Pie in the Sky: The Jackpot Illusion

More than 100 billion dollars will be spent on lottery tickets this year. That’s more than what’s spent on movies, video games, music, books, and sports teams combined. People are desperate, and the lottery feels like an easy way out. But behind that colossal jackpot lurks a depressing truth; this is a predatory game, one where the odds are stacked in favor of our government and at the foremost expense of low-income and minority communities. Meanwhile, millions of Americans “scratch off” any chance of upward mobility for that ever-elusive shot at the grand prize. Others complacently watch as these communities get their wealth siphoned away over a false hope. The winners are few and far between.

  

Everyone has considered it at some point — what they would do with the money should they win someday. For most it’s a harmless fantasy, but for people stuck in a cycle of poverty, it can be easy to start to think it’s your only opportunity for a life of financial security. A study conducted by the Howard Center for Investigative Journalism found that the most frequent lottery players consist primarily of African Americans, low-income communities, and high school dropouts.
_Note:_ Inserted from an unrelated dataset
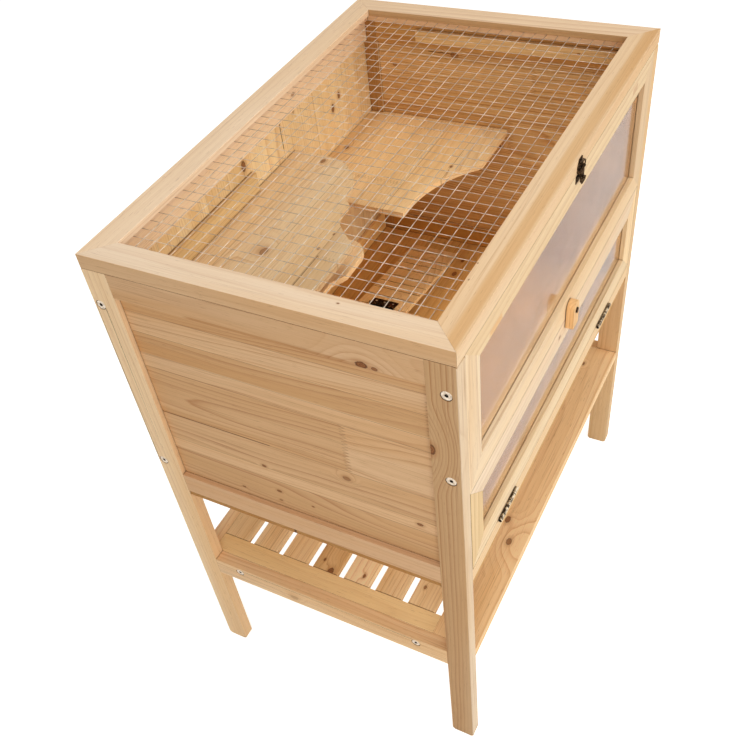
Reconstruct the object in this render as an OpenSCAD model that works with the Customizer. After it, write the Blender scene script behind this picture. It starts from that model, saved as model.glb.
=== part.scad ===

The study also found that communities with higher rates of poverty are more likely to contain lottery retailers. In 41 states, the areas with lottery retailers have lower median household incomes than those without. In other words, lottery vendors are systematically placed in communities with very little excess capital, where the people are most desperate, and the options are most limited. This is a serious issue, especially when households earning less than $13,000 a year spend an average of 3% of their incomes on the lotto. Meanwhile, 22% of Americans have no access to an emergency fund according to Bankrate, many of which are likely the same folks who spend large percentages of their income on the lottery. They could be saving this money or paying off bills and debt. Instead, they’re casting their last minnows out as bait into a lake without fish. And who could blame them?

  

So where does this money go? According to the Tax Foundation, only about 60% of the revenue from state lotteries goes back to winners, which are significantly worse odds than even your average casino slot machine. Of this 60%, much of it is taxed away by the government. Of the remaining 40%, some will go to administrative expenses: printing the tickets and paying for salaries and advertisements. Another piece of the pie goes to retailers, which are often large corporations such as QuikTrip and Circle K. The excess goes to beneficiaries, and for the Missouri Lottery the sole beneficiary is education. According to MoLottery, the lotto proceeds make up 3-4% of the funding for education in the state of Missouri. We are decimating many of our fellow citizens’ financial prospects for a measly 3-4% of public education funding. Could we not find a means of garnering this extra 4% without targeting our poorest and most vulnerable people, exploiting their desperation and necessity for any chance at a way out? It is also important to note that the proceeds are not necessarily funneled back into the communities where the tickets were purchased — some of the money spent in North St. Louis will inevitably make its way to a Ladue school, for example, or to fund universities that many lower-income people simply can’t afford to attend.

  

It’s time we start asking ourselves the ethical questions. Is the lottery exploitative? Does it reinforce unnecessary income inequality? Is there a means to reap the benefits without causing so much harm? Should we be advertising these tickets with flashy designs and bubbly text, and with television commercials? Do we adequately educate players on their chances of profiting? There’s a good chance that some of the answers aren’t pretty, and that means it might be worth considering reform. 

  

The issue is quite clear, but the solution is less so. Banning lotteries seems excessive and would likely spark outrage. Many would see it as a restriction on personal liberties, and others would argue that this opens the door for non-regulated lotteries to fill the market niche which might further disadvantage low-socioeconomic status communities. What seems more reasonable, though maybe less intuitive, is a form of Pigouvian tax. A lottery tax would raise the price of tickets; all else being equal, people would likely spend less money on the lotto. Additionally, the revenue generated by this tax could be funneled directly into low-socioeconomic status communities that are most disadvantaged by the industry. A similar effect could result from reallocating parts of the winning fund to low-income communities instead. Either way, disincentivizing lottery play and redirecting revenues to the most affected areas seems like the “best bet” moving forward.